Unsere Partnerschaften in aller Welt sind Jahresthema 2022 im Kirchenkreis an Lahn und Dill. Vertreterinnen und Vertreter der entsprechenden kreiskirchlichen Ausschüsse schreiben kleine eindrückliche Geschichten über ihre Erfahrungen.

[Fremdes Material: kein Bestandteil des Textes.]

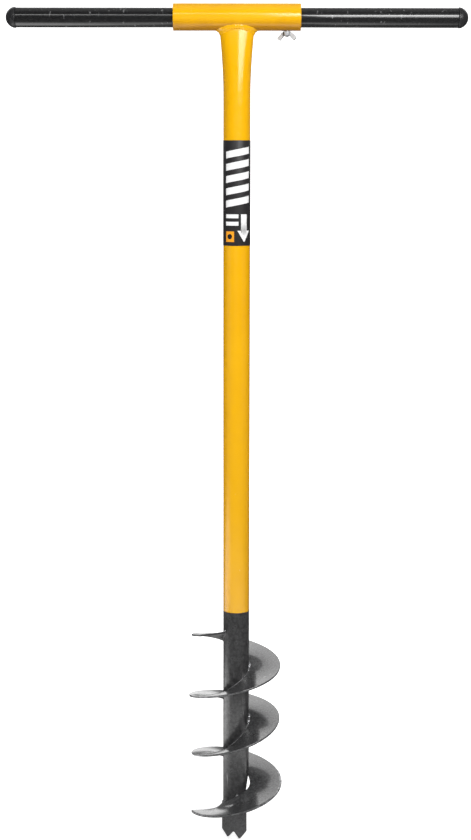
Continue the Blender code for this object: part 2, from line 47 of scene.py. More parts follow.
# dimensions shared with the CAD part, in metres
TUBE_R, TUBE_WALL = 17.45 * MM, 3.2 * MM
JOINT_Z, AUGER_TUBE_END_Z = 319.0 * MM, 50.0 * MM
SOCKET_Z, SOCKET_R, SOCKET_BORE_R, SOCKET_LEN = 1096.4 * MM, 17.45 * MM, 13.7 * MM, 162.8 * MM
FLARE_START_Z, FLARE_HALF_WIDTH = 998.0 * MM, 22.1 * MM
BAR_R, BAR_WALL, BAR_HALF = 12.7 * MM, 2.0 * MM, 281.7 * MM
BAR_Z = SOCKET_Z - (SOCKET_BORE_R - BAR_R - GAP)
CAP_LIP_R, CAP_LIP_LEN, CAP_DOME_LEN, CAP_STEM_LEN = 13.3 * MM, 2.7 * MM, 10.6 * MM, 22.0 * MM
SCREW_X, SCREW_R, SCREW_HOLE_R = 63.65 * MM, 3.0 * MM, 3.3 * MM
SCREW_TOP_Z = SOCKET_Z - SOCKET_BORE_R
SCREW_END_Z = SOCKET_Z - SOCKET_R - 7.75 * MM
HUB_TOP_Z, HUB_LEN, HUB_TOP_R, HUB_LOW_R = SOCKET_Z - SOCKET_R - 0.55 * MM, 5.4 * MM, 5.35 * MM, 4.3 * MM
WING_THICK, WING_TURN = 1.9 * MM, math.radians(-28)
FLIGHT_THICK, FLIGHT_R = 2.9 * MM, 58.8 * MM
FLIGHT_TOP_DEG, FLIGHT_END_DEG = 217.0, -892.0
LOBE_EXTRA = (1.3 * MM, 0.9 * MM, 4.6 * MM, 0.0 * MM, 1.7 * MM, 3.3 * MM, 2.3 * MM)
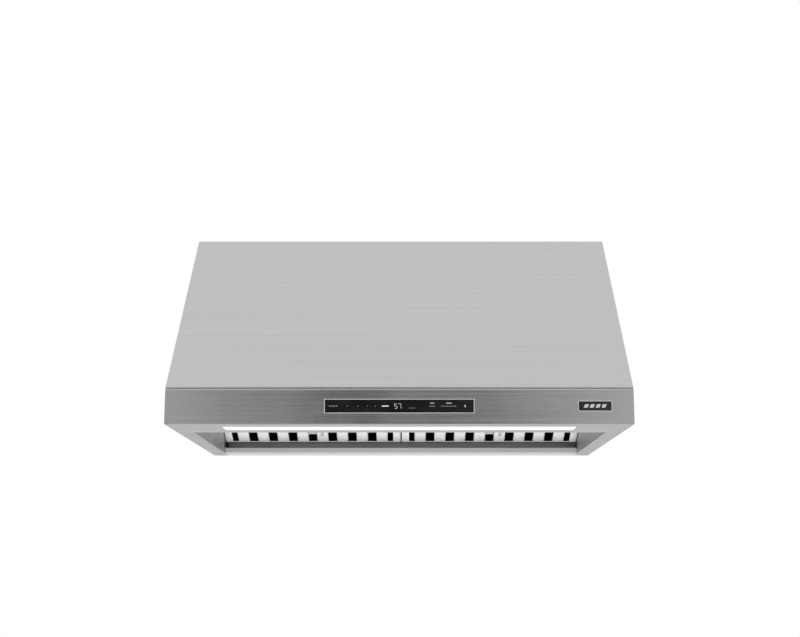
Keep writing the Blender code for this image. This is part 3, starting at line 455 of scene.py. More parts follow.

Aus der Partnerschaft mit der Orthodoxen Diözese von Tambow/ Russland berichtet die stellvertretende Vorsitzende des Osteuropa-Ausschusses, Ursula Küppers:

Es gibt ein Foto, da sitzen sich der orthodoxe Priester Kornelius Heinrich und der evangelische Pfarrer Udo Küppers in der Ikonenwerkstatt von Professor Michail Nikolskij in Tambow gegenüber. Das Ikonenmalen ist für beide eine Ersterfahrung. Konzentriert angespannt betrachtet der eine die nachzubildende Aposteldarstellung, der andere führt mit Vorsicht den Pinsel. Plötzlich höre ich Verse aus unserem Evangelischen Kirchengesangbuch – leise gesprochen, den einen oder anderen Vers auch verhalten gesungen. Beide üben sich in der Erinnerung an Gelerntes oder immer wieder im Gottesdienst mit der Gemeinde Gesungenes. Sie ergänzen sich. Dass Vater Kornelius evangelisch aufgewachsen und konfirmiert worden war und seine Berufung zur Orthodoxie noch als Jugendlicher geschah, das wussten wir. Aber hier geschieht mehr: über der Arbeit am Apostel wächst die Freude am gemeinsamen Lob Gottes. Alles Trennende ist aufgehoben.

Auf unserer Kommode im Wohnzimmer stehen mehrere Ikonen. Darunter auch zwei mit der Darstellung eines  Apostels. Sie sind das Ergebnis des Malkurses bei Michail Nikolskij und seinen drei geduldigen und aufmerksamen Helferinnen. Täglich mehrmals begegne ich dem Blick meines Apostels und versuche, mich seinen Gedanken zu nähern. Das ist ähnlich schwer wie nach dem Sinn des Lebens zu suchen. Von seiner persönlichen Erfahrung berichten mir Texte aus der Bibel. Da spielen die ihm von Gott verliehenen Gaben eine große Rolle: die intellektuellen, die emotionalen, die spirituellen – und als wichtigste Gabe – die Gabe der Liebe. Und das erfahre ich in Tambow: vertrauensvoller Austausch, geschwisterliche Liebe. Im gemeinsamen Tun, in der Anbetung werden die Vorurteile, die man bislang von der anderen konfessionellen Kultur besessen hat, verändert. Dieser Prozess kann nicht verordnet werden. Er beruht auf der Hoffnung, dass Gott allein der Wandelnde und Machende ist.